As a consequence, Oakland’s head coach, Bill Callahan, lost his job following the 2003 season, a position he’s held for only two years. Six other head coaches were also fired, including Dick Jauron of the Chicago Bears. Two years earlier, Jauron with a 13-3 record, had been named NFL Coach of the Year. No matter, he still got the hatchet. Another casualty was Dan Reeves, who was let go by the Atlanta Falcons. Reeves had been named NFL Coach of the Year five previous times (1984, 1989, 1991, 1993, and 1997). Our client, Jim Mora, replaced Reeves in Atlanta. Mora is the son of Jim Mora, a former New Orleans and Indianapolis head coach. At age 42, Mora is one of the youngest NFL head coaches; however, he has been coaching nearly half his life, most recently as the ’49ers’ defensive coordinator. With a healthy Michael Vick at quarterback, one of the most exciting players in professional football, the Falcons promise to be a strong contender in 2004.

When Bob Shook and I started writing this book just prior to the start of the 2003 season, there was talk that after a convincing Super Bowl victory, the Jon Gruden era with the Buccaneers could be the beginning of an NFL dynasty! If not another championship season, the Buccaneers were certainly destined to be around for the postseason games. Unquestionably, Tampa Bay was the favorite among the five NFL teams whose head coaches I represented. Our other preseason contenders were the Philadelphia Eagles, Seattle Seahawks, and Green Bay Packers. And although the Carolina Panthers had had an impressive 7-9 season in 2002, nobody picked them to make the playoffs, let alone play in the Super Bowl.

As proof of how unpredictable professional football is, four of our coaches’ teams made the playoffs, the only exception being the Buccaneers. The Panthers, the long shot of the group, surprised everyone by going to the Super Bowl. In one of the all-time most exciting championship games, the Panthers lost to New England 32-29, when the Patriots’ kicker Adam Vinatieri made a 41-yard field goal with four seconds remaining on the clock.

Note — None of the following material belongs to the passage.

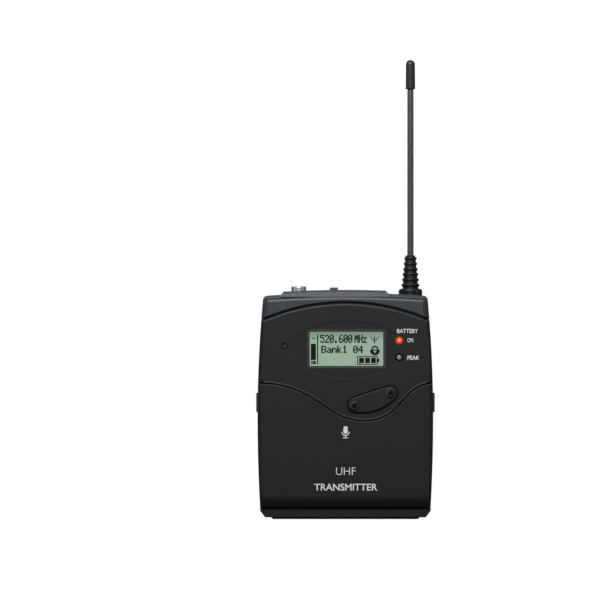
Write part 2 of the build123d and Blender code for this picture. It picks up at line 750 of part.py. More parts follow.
def board_ledges():
    """Ribs on the back wall that the main board rests against."""
    return both_sides(block((10.8, 12), (7.5, 10.6), (10, 36)))


def charging_slots(grow, depth):
    slots = None
    for y in (1.0, 4.0, 7.0):
        slot = block((31.0 - depth, 32), (y - 0.7 - grow, y + 0.7 + grow), (8.5 - grow, 13.5 + grow))
        slots = slot if slots is None else slots + slot
    return slots


def charging_contacts():
    """Three plated pads set flush in the right side wall."""
    pads = None
    for y in (1.0, 4.0, 7.0):
        pad = block((28.9, side_x(11) + 0.02), (y - 0.7, y + 0.7), (8.5, 13.5))
        pads = pad if pads is None else pads + pad
    return pads


def label_recess():
    face = Pos(0, 30) * RectangleRounded(38.2, 24.2, 1.6)
    return slab(face, BACK_Y - 0.3, BACK_Y + 1)


def rear_label():
    face = Pos(0, 30) * RectangleRounded(37.8, 23.8, 1.5)
    return slab(face, BACK_Y - 0.29, BACK_Y - 0.08)


# ---------------------------------------------------------------- cap and its controls


def tier(x, y, rise, corner):
    """A block with rounded corners that rises from inside the cap's roof, crowned like the cap."""
    centre = Pos((x[0] + x[1]) / 2, (y[0] + y[1]) / 2)
    face = centre * RectangleRounded(x[1] - x[0], y[1] - y[0], corner)
    column = Pos(0, 0, CROWN_Z - 1.4) * extrude(face, amount=6)
    return column & rod_y(0, CROWN_Z - CROWN_R, CROWN_R + rise, (-20, 20))


def cap_pad():
    """The raised pad: a lower tier whose front leans back, and a thin upper one."""
    ahead = block((-40, 40), (-10, 0), (-5, 10))
    lean = Pos(0, SHOULDER_Y, CROWN_Z - SHOULDER_R) * Rot(-PAD_LEAN, 0, 0) * ahead
    low = tier(PAD_X, PAD_Y, PAD_RISE, 1.2) - lean
    high = tier(TIER_X, TIER_Y, TIER_RISE, 1.8)
    high = soften(high, pick(high.edges(), lambda p: p.Z > crown_z(p.X, TIER_RISE) - 0.02), 0.25)
    return low + high


def cap_front():
    """The cap's front plate, the rounded shoulder behind it and the groove between them."""
    plate_face = Pos(0, -PLATE_DROP) * outline(PLATE_INSET)
    groove_face = Pos(0, -PLATE_DROP) * outline(PLATE_INSET - GROOVE)
    plate = slab(plate_face, FRONT_Y, -8.0)
    edge = pick(plate.edges(), lambda p: abs(p.Y - FRONT_Y) < 0.01 and p.Z > 20)
    plate = soften(plate, edge, PLATE_EDGE_R)
    shoulder = slab(outline(REVEAL), SHOULDER_Y, SPLIT_Y)
    rim = pick(shoulder.edges(), lambda p: abs(p.Y - SHOULDER_Y) < 0.01 and p.Z > 20)
    shoulder = soften(shoulder, rim, SHOULDER_R)
    trench = slab(groove_face, FRONT_Y, SHOULDER_Y + 0.4) - slab(plate_face, -20, 0)
    return plate + (shoulder - trench)


def top_cap():
    cap = (cap_front() & above_cap_arc(CAP_GAP / 2)) + (REAR & above_cap_arc(REAR_GAP / 2))
    low_front = pick(
        cap.edges(),
        lambda p: abs(math.hypot(p.X, p.Z - CAP_ARC_Z) - CAP_ARC_R - CAP_GAP / 2) < 0.05
        and abs(p.Y - FRONT_Y) < 0.05,
    )
    cap = soften(cap, low_front, 0.25)
    cap = (cap - CAVITY) + cap_pad()
    cap -= rod_z(JACK_X, 0, JACK_COLLAR_R + 0.1, (70, 90))
    slot = (MUTE_X - 1.7, MUTE_X + MUTE_TRAVEL + 1.7)
    cap -= block(slot, (-1.35, 1.35), (70, 90))
    cap -= rod_z(ANTENNA_X, 0, 2.3, (70, 90))
    cap -= rod_z(ANTENNA_X, 0, 4.31, (BOOT_BASE_Z - 0.35, 90))
    return cap


def jack_collar():
    collar = rod_z(JACK_X, 0, JACK_COLLAR_R, (78.0, JACK_TOP_Z))
    collar = soften(collar, pick(collar.edges(), lambda p: p.Z > JACK_TOP_Z - 0.01), 0.35)
    collar += rod_z(JACK_X, 0, 3.6, (78.0, 79.1))
    return collar - rod_z(JACK_X, 0, JACK_R, (70, 90))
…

While all of the five head coaches featured in this book are back for the 2004 season, it’s not so unusual for last year’s winning head coach to find his head on the chopping block one year later. Fickle fans and owners of struggling franchises have little patience with losing head coaches. Likewise in corporate America, shareholders dissatisfied with company leadership are apt to demand a change in management—witness how disgruntled the Walt Disney Company’s shareholders recently tried to oust longtime CEO-chairman Michael Eisner as the entertainment company’s top dog. While Eisner managed to stay on as CEO, he was forced to relinquish his chairmanship.

In conclusion, leadership qualities like vision, trust, and passion are essential in the business arena as well as on the football field. So must a leader possess superior communication skills, both as an orator and a listener. Remember too, teamwork isn’t limited to team sports; it’s equally applicable in the business world. Only via teamwork is it possible for everyone to perform together as a unit at peak performance. This is what successful head coaches do. This is what successful leaders do in every field.

A common denominator of strong leaders is their ability to meet adversity head-on and not be defeated by setbacks. As they say in boxing parlance, a true champion is the fighter who gets back up after being down for the eight-count and wins the fight. Strong leaders also embrace change. They understand that change is constant. So rather than resisting change, they welcome it, realizing that change presents opportunity.

And finally, real leaders do not allow success to go to their head. As Somerset Maugham wisely wrote:

The common idea that success spoils people by making them vain, egotistical and self-complacent is erroneous; on the contrary, it makes them, for the most part, humble, tolerant and kind. Failure makes people bitter and cruel.